“Even The Artist‘s most vocal detractors — who would likely not be vocal at all about it under normal circumstances — would have to confess that the film is not some bloated sop to the Academy, like so many other major studio productions crafted specifically for year-end consideration,” writes AV Club‘s Scott Tobias.
“Its goals are modest, its pleasures refined — not a whiff of self-importance or middlebrow grandeur, no issues more pressing than a general appreciation of love and the cinema, and certainly no ambition to heal a nation a decade after 9/11 or credit white audiences with a behind-the-back, Ricky Rubio-style assist in ending black oppression.

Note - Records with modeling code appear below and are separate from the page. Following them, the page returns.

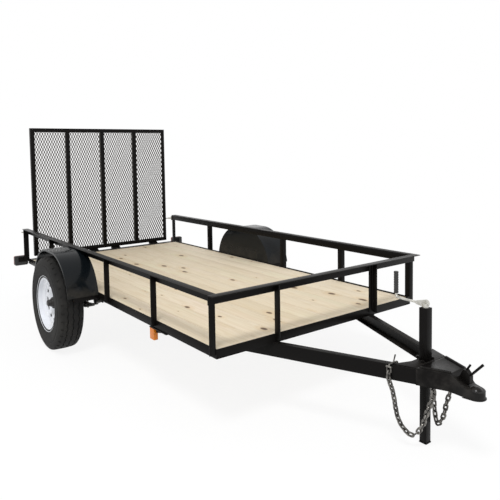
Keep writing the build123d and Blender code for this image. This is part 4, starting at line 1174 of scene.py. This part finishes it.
# %% Valve stems
STEM_R, STEM_LENGTH, CAP_H = 4.2 * MM, 26 * MM, 7 * MM
NECK_STEP, CAP_STEP = (1.1 * MM, 0.8 * MM), (0.6 * MM, 0.5 * MM)
FOOT = 1.4                              # the foot's width over the stem's
STEM_TURN = math.radians(28)            # forward from the top of the wheel
FROM_AXLE, STEM_OUT = 0.166, 0.048      # metres from the axle, and out from the wheel's middle

stem = start(bpy.ops.mesh.primitive_cylinder_add, vertices=12, radius=STEM_R, depth=STEM_LENGTH)
pick("FACE", looks_up)
bpy.ops.mesh.inset(thickness=NECK_STEP[0], depth=NECK_STEP[1])
extrude((0, 0, CAP_H))
bpy.ops.mesh.inset(thickness=CAP_STEP[0], depth=CAP_STEP[1])
pick("FACE", looks_down)
bpy.ops.transform.resize(value=(FOOT, FOOT, 1))
bpy.ops.object.mode_set(mode="OBJECT")
for side, sign in (("right", -1), ("left", 1)):
    spot = Vector((AXLE_X + math.sin(STEM_TURN) * FROM_AXLE, sign * (WHEEL_MIDDLE + STEM_OUT),
                   AXLE_Z + math.cos(STEM_TURN) * FROM_AXLE))
    outward = Matrix.Rotation(-sign * math.pi / 2, 4, "X")
    wear(repeat(stem, [Matrix.Translation(spot) @ outward]), f"valve_stem_{side}",
         "grip_black", f"wheel_{side}", angle=50)
bpy.data.objects.remove(stem)

# %% [markdown]
# ## Lamps
#
# A lamp's lens is moulded with a flat border, a groove inside it, and a field that rises
# again out of the groove. The frame's lens blocks are copied, their outer faces are inset
# three times, and all edges are eased.

# %% Lens borders
FLAT = 0.0008       # square metres: a lens's flat outer face is larger, its rounded edge is not
LENS_EDGE = 1.2     # millimetres
INSETS = ((5, 0), (1.5, -2), (1, 1.4))      # millimetres in from the edge, and out or down

for node, facing in (("tail_light_lenses", lambda face: face.normal.x < -0.99),
                     ("side_marker_lenses", lambda face: face.normal.y * middle(face).y > 0.7)):
    cover = take_copy(node)
    bpy.ops.mesh.dissolve_limited(angle_limit=math.radians(1))
    found = pick("FACE", lambda face: facing(face) and face.calc_area() > FLAT)
    print(node, found, "outer faces")
    for thickness, depth in INSETS:
        bpy.ops.mesh.inset(thickness=thickness * MM, depth=depth * MM, use_individual=True)
    soften(cover, LENS_EDGE)
    wear(cover, node.replace("lenses", "covers"), slot_of[node], "chassis", angle=50,
         replaces=(node,))
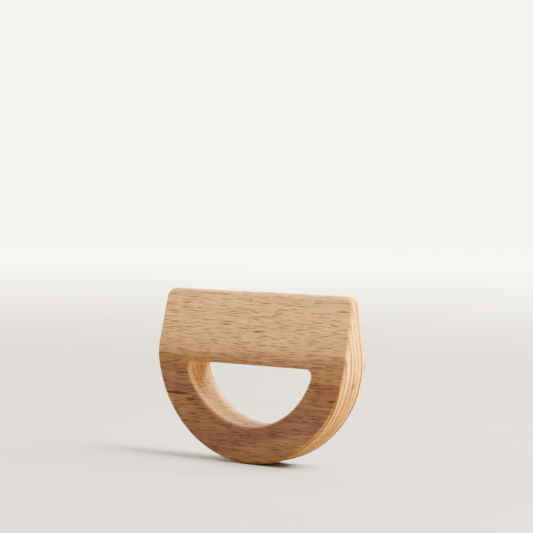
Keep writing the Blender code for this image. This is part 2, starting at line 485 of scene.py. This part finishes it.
rings, given, gives = new_group(
    "growth_rings",
    [("Depth", "Float", 0.0), ("Ring Width", "Float", 2.5), ("First Ring", "Float", 0.0)],
    [("Late", "Float"), ("Early", "Float"), ("Year", "Float")],
)
uneven = cloud(rings, join(rings, given["Depth"], 3.1, 0.4), (0.31, 1, 1), detail=0.0)
shifted = maths(rings, "MULTIPLY_ADD", uneven, UNEVEN_YEARS, given["Depth"])
count = maths(rings, "DIVIDE", maths(rings, "SUBTRACT", shifted, given["First Ring"]), given["Ring Width"])
season = maths(rings, "FRACT", count)
late = between(rings, season, LATE_STARTS, LATE_FULL)
turn_of_year = between(rings, season, LATE_ENDS, 1.0)
feed(rings, gives["Late"], maths(rings, "SUBTRACT", late, turn_of_year))
feed(rings, gives["Early"], maths(rings, "SUBTRACT", 1.0, between(rings, season, 0.0, EARLY_ENDS)))
number = rings.nodes.new("ShaderNodeTexWhiteNoise")
number.noise_dimensions = "1D"
feed(rings, number.inputs["W"], maths(rings, "FLOOR", count))
feed(rings, gives["Year"], number.outputs["Value"])
print(rings.name, "has", len(rings.nodes), "nodes")

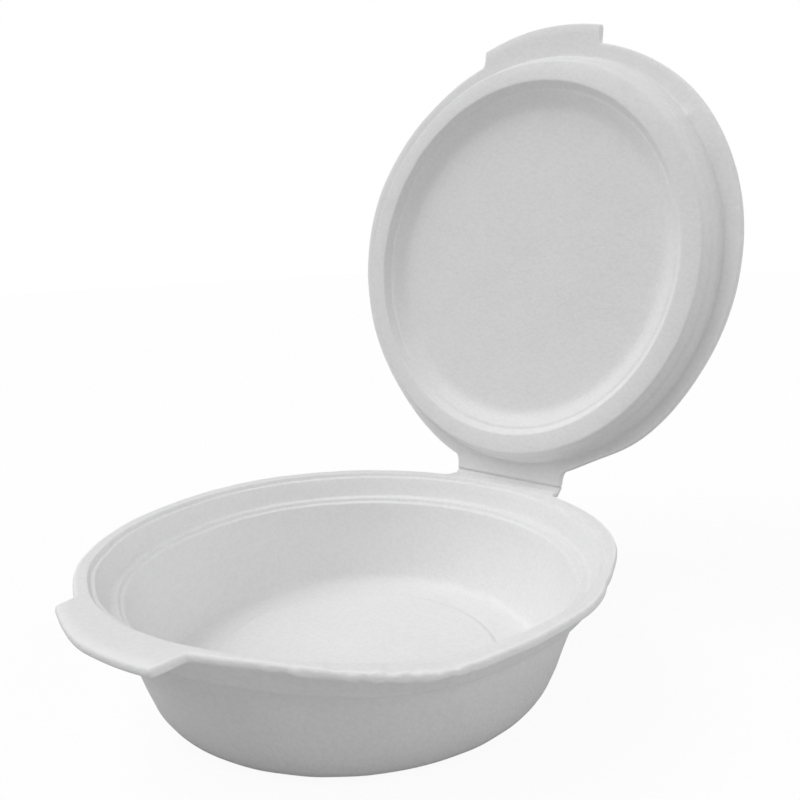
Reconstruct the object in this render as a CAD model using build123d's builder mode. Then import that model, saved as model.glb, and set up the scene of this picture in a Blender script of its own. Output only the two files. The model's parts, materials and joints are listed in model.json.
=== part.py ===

“And yet the resentment is there. Late last year, in a tribute to the absurdity of cinematic riches in 2011, I expanded my Top 10 list to 20 and added another 30 Honorable Mentions. Though even I’m not quite nerdy enough to keep ranking, The Artist would likely fall somewhere toward the back half of the next 50, so quickly did it slip like sand through my fingers.
“But then, the Oscars — and to varying degrees, all awards — are not about greatness, but about consensus. And The Artist is a point of agreement, much like a bill that’s been haggled over, kicked around by powerful special interests, watered down in committee, and passed to the majority’s tempered contentment.”